Dichte Kiefernwälder bedecken große Teile Koreas. Nicht allein deshalb hängt man Neugeborenen dort Kiefernzweige an die Tür und beerdigt die Toten in Särgen aus Kiefernholz. Kiefern, glauben viele Menschen in Korea, seien göttliche Boten. Ihre Aufgabe: Die Seelen der Verstorbenen vom Tod zu befreien und in den Himmel zu führen. Man möchte diesen Glauben teilen, wenn man die Bilder des bedeutendsten koreanische Fotografen Bae, Bien-U betrachtet. Wie Lebenslinien schlängeln sich die bis zur Krone astlosen Stämme auf seinen großformatigen Schwarz-Weiß-Fotos in die Höhe.

Nicht die Spur eines Menschen und wenig Unterholz stören den Eindruck einer natürlich gewachsenen Kathedrale mit Kiefern als unmerklich schwingende Säulen. Ihre Stämme wandern in einen scheinbar immerwährenden Dunst hinein und verblassen mehr und mehr, bis sie schließlich ganz im Nebelmeer verschwimmen. Lichtinseln überstrahlen die Zwischenräume der Nadelkissen in den Baumkronen - sanft winkende Arme der hoch hinauf ragenden Himmelsboten. Bewegungsunschärfe lässt ihr besänftigendes Wiegen im Wind hörbar werden. Das Rauschen des Kiefernwaldes in einer verschneiten Winternacht ist für Koreaner das erhabenste aller Geräusche. Genauso meint man den Duft des mit Nadeln bedeckten, zur Ruhe einladenden trockenen Waldbodens zu riechen.

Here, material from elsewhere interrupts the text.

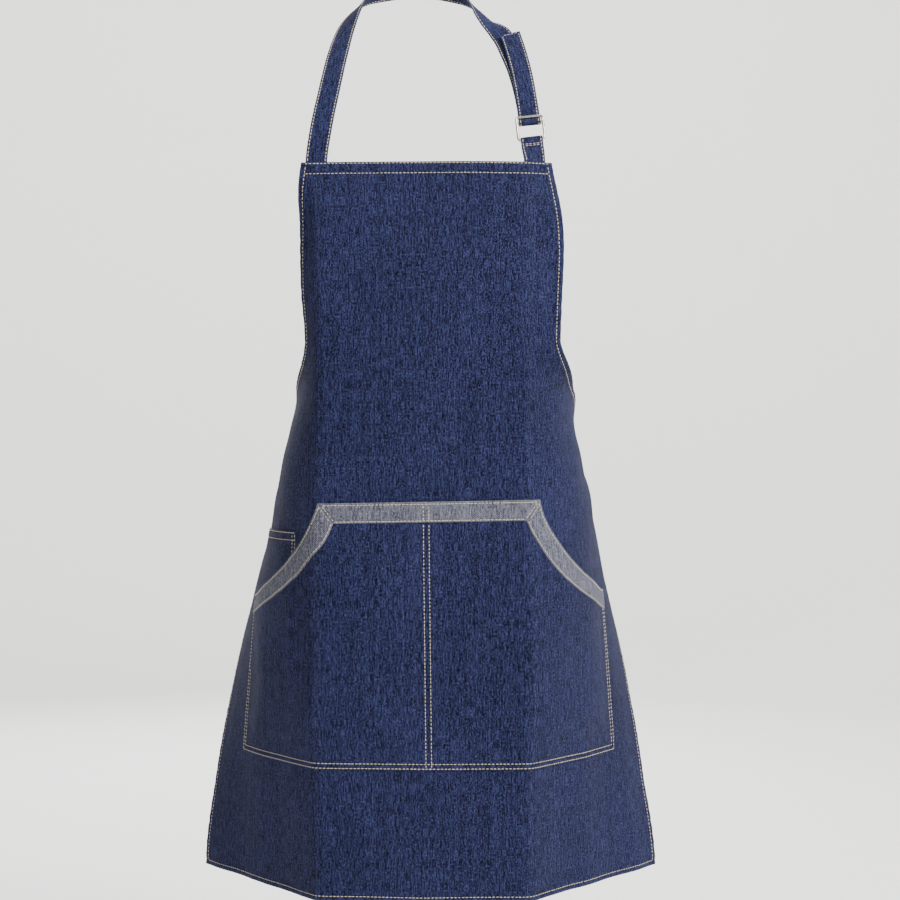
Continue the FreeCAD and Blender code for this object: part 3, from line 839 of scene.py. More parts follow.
def make_patch():
    """The small patch pocket under the left hand opening."""
    fine = np.array([0.0, 0.0003, 0.0009, 0.0015, 0.0022, 0.004, 0.0068, 0.0075, 0.0082, 0.0095, 0.0105])
    beyond = np.linspace(PATCH_INNER + 0.014, PATCH_OUTER - 0.003, 30)
    columns = -np.concatenate([PATCH_INNER + fine, beyond, [PATCH_OUTER - 0.001, PATCH_OUTER]])
    rows = np.concatenate([PATCH_TOP + fine, np.linspace(PATCH_TOP + 0.014, PATCH_BOTTOM, 40)])
    u, v = np.meshgrid(columns, rows)
    edge = np.minimum(-u - PATCH_INNER, v - PATCH_TOP)
    fall = edge_round(edge, 0.0008)
    front = on_cloth(u, v, patch_relief(u, v) - fall)
    back = on_cloth(u, v, patch_base(u, v))
    worn = 0.8 * np.exp(-edge / 0.0014)
    flat = flat_line(u + 5.1, v + 0.7)
    return slab("side_patch_pocket_cloth", front, back, flat, worn, edge > 0.0)


def make_patch_stitches():
    """The patch's double rows along its top and down its inner side."""
    across = -np.linspace(PATCH_INNER + 0.002, PATCH_OUTER - 0.002, 90)
    lines = [flat_line(across, PATCH_TOP + row) for row in PATCH_TOP_ROWS]
    down = np.linspace(PATCH_TOP + 0.002, PATCH_BOTTOM - 0.002, 120)
    lines += [flat_line(-PATCH_INNER - row, down) for row in PATCH_SIDE_ROWS]
    return stitch_mesh("patch_topstitching", [(line, on_cloth, patch_relief) for line in lines], 24)


# ---------------------------------------------------------------- straps, buckle and ties


def worn_point(x, y, z):
    """A point measured from the middle of the bib's top edge, in the part's frame, in metres."""
    return np.array([x, y, z]) * MM - NAPE


def direction(*parts):
    """The parts as a vector of length 1."""
    return unit(np.array(parts, float))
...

Ein Waldbad für die Seele und für alle Sinne. Bae's sitzende Kamera nimmt den Betrachter mit in die Position eines Zen-Meditierenden. "Um einen Haiku zu schreiben, werde ein drei Fuß hohes Kind", sagt der japanische Haiku-Meister Bashô. Bae hat mit der Haltung des Haiku-Dichters viel gemein. Schon seit 25 Jahren fotografiert Bae die Kiefernwälder rund um den königlichen Schrein der Shilla-Dynastie in Gyeongju. Während der Herrschaft der Shilla-Könige vom Beginn des 1. bis zum 9. Jahrhunderts erlebte der Buddhismus in Korea seine erste große Blüte, 528 wurde er zur Staatsreligion. Im betrachtenden Sichversenken in immer die gleiche Naturerscheinung möchte Bae Augenblicke mystischer Einheitserfahrung heraufbeschwören. Dieser Moment der Wesensschau heißt im Zen "satori". Für einen Lidschlag der Zeit wird der in dieser Sekunde aller Wünsche und Begierden ledige Betrachter eins mit der ihm begegnenden Erscheinung.

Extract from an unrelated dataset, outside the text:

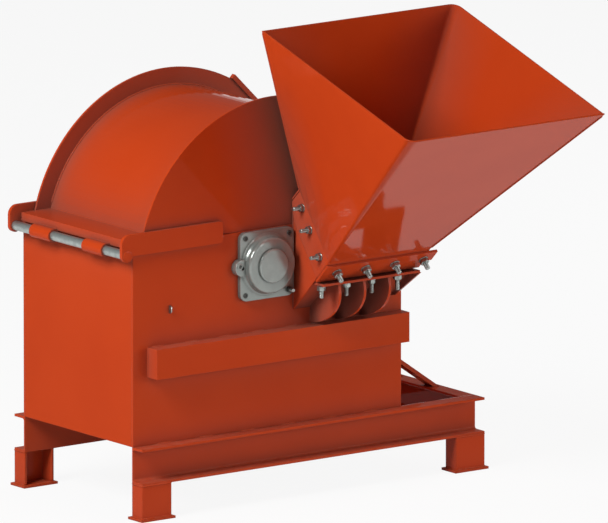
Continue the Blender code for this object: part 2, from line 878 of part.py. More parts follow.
def bent_path(width, depth, radius):
    """Corner path of one hopper sheet: down one wall, round its bend and along the next wall."""
    wall_steps = 4
    bend_steps = 5
    path = []
    for step in range(wall_steps):
        path.append((0.0, depth + (radius - depth) * step / wall_steps))
    path += arc((radius, radius), radius, 180, 270, bend_steps)
    path.append((width, 0.0))
    return path


def hopper_row(left, right, near, far, radius, turned_over, butt_ways):
    """One ring of a hopper sheet at a level, ending short of the sheet that it butts against."""
    width = right - left
    depth = (far - near).length
    way = (far - near).normalized()
    skew = min(abs(way.cross(butt_way)) for butt_way in butt_ways)
    shorten = lap / (depth * skew)
    row = []
    for x, y in bent_path(width, depth, radius):
        share = min(y / depth, 1.0 - shorten)
        if turned_over:
            x = width - x
            share = 1.0 - share
        place = near + (far - near) * share
        row.append(Vector((left + x, place.x, place.y)))
    return row


def build_hopper_sheet(name, turned_over):
    rim_near = mouth_low + Vector((-rim_near_reach, rim_near_rise))
    rim_far = mouth_high + Vector((-rim_far_reach, rim_far_rise))
    butt_way = (mouth_low - rim_near) if turned_over else (mouth_high - rim_far)
    butt_way.normalize()
    rim = hopper_row(hopper_left, hopper_right, rim_near, rim_far, rim_bend_radius, turned_over, [butt_way])
    mouth = hopper_row(
        chute_left,
        chute_right,
        mouth_low,
        mouth_high,
        mouth_bend_radius,
        turned_over,
        [butt_way, chute_way],
    )
    levels = 6
    rows = []
    for level in range(levels + 1):
        t = level / levels
        rows.append([a.lerp(b, t) for a, b in zip(rim, mouth)])
    neck = []
    for point in mouth:
        reach = min(neck_length, (chute_back - point.y) / chute_way.x)
        neck.append(point + Vector((0.0, chute_way.x * reach, chute_way.y * reach)))
    rows.append(neck)
    shape = bmesh.new()
    grid = [[shape.verts.new(point) for point in row] for row in rows]
    for upper, lower in zip(grid, grid[1:]):
        for index in range(len(upper) - 1):
            shape.faces.new((upper[index], lower[index], lower[index + 1], upper[index + 1]))
    mesh = bpy.data.meshes.new(name)
    shape.to_mesh(mesh)
    shape.free()
    sheet = bpy.data.objects.new(name, mesh)
    parts.objects.link(sheet)
    sheet.data.shade_smooth()
    sheet.data.set_sharp_from_angle(angle=math.radians(35))
    thicken(sheet, hopper_sheet)
    finish(sheet, "paint")


def rest_on_floor():
    """Move the machine so that its footprint's middle and its lowest point are at the origin."""
    bpy.context.view_layer.update()
    graph = bpy.context.evaluated_depsgraph_get()
    corners = []
    for item in parts.objects:
        if item.type == "MESH":
            mesh = item.evaluated_get(graph).to_mesh()
            corners += [item.matrix_world @ vertex.co for vertex in mesh.vertices]
            item.evaluated_get(graph).to_mesh_clear()
    low = [min(corner[axis] for corner in corners) for axis in range(3)]
    high = [max(corner[axis] for corner in corners) for axis in range(3)]
    machine.location = (-(low[0] + high[0]) / 2, -(low[1] + high[1]) / 2, -low[2])


build_base_frame()
build_legs()
build_braces()
build_housing()
build_rail("near_rail", 0.0, -1)
build_rail("far_rail", box_width, 1)
build_cover_plates()
build_cover_shell()
build_hinge()
build_hinge_strip()
build_bearing("near", 0.0, -1)
build_bearing("far", box_width, 1)
build_rotor()
build_chute()
build_clamp_bar()
build_hopper_sheet("hopper_left_near_sheet", False)
build_hopper_sheet("hopper_far_right_sheet", True)
rest_on_floor()
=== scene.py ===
"""Looks of a biomass crusher: orange enamel on plate and channel, grey castings, zinc plated bolts.

Metres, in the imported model's frame: +X away from the cover's hinge, -Y towards the hopper, +Z up.
Places are given from the housing's near left bottom corner, as in the part's own source.
"""

import math

import bmesh
import bpy
from mathutils import Matrix, Vector


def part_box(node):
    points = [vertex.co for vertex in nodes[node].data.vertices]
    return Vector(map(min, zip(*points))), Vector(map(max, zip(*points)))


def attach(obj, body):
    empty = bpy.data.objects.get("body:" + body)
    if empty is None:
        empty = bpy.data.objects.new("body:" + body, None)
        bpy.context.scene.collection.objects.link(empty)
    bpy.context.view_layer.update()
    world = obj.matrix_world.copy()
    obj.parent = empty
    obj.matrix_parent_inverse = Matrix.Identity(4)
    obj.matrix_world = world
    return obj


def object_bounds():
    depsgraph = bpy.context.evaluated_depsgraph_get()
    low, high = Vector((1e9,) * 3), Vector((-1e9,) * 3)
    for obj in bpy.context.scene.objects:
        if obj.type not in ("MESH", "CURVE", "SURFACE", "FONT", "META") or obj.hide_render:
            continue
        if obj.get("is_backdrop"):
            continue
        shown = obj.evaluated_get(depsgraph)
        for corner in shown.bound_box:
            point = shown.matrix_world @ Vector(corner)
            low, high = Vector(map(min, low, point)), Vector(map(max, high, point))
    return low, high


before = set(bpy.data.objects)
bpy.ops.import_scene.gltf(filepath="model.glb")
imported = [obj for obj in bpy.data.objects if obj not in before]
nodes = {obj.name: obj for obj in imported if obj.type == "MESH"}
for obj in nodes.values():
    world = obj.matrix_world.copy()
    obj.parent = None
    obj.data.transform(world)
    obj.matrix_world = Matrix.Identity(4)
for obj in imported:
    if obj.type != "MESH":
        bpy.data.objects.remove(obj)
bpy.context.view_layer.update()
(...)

Das individuelle Kameraauge muss sich dafür so weit wie möglich zurücknehmen und das Bewusstsein des Schauenden so leer werden wie das unbelichtete Negativ. Erst dann kann es zum reinen Spiegel der angeschauten Natur werden; und im Foto scheint, wie Goethe es nennt, die "lebendig-augenblickliche Offenbarung des Unerforschlichen" auf. Bae strebt mit seiner Selbstenthaltung zu größtmöglicher fotografischer Genauigkeit und bildnerischer Objektivität. Denn je mehr der Künstler sich und seinen reflektierenden Verstand während der Aufnahme zur Ruhe kommen lässt, desto unvermittelter reden die Dinge zu uns.

Mit seinen Fotos schafft er einen mystischen Raum, der endlos ist in der sich wiederholenden Vervielfachung. Es ist, als führe das Immergleiche in der Variation seiner Bilder das Verlangen über das hinaus, was es erkennen lässt. Das Geheimnisvolle an Bae's Räumen ist, dass sie den Blick freigeben, um ihn zu verstellen. Wie Zaunreihen hintereinander gestaffelte Stämme lenken den Blick ins Irgendwo. Wege scheinen auf und führen ins Nichts. Der Horizont bleibt unsichtbar. Aber in der offenen asymmetrischen Komposition des Raums und der zweidimensionalen Balance der fotografischen Kalligrafien mag etwas durchscheinen, das kunstvoll verborgen wird, um es zu enthüllen.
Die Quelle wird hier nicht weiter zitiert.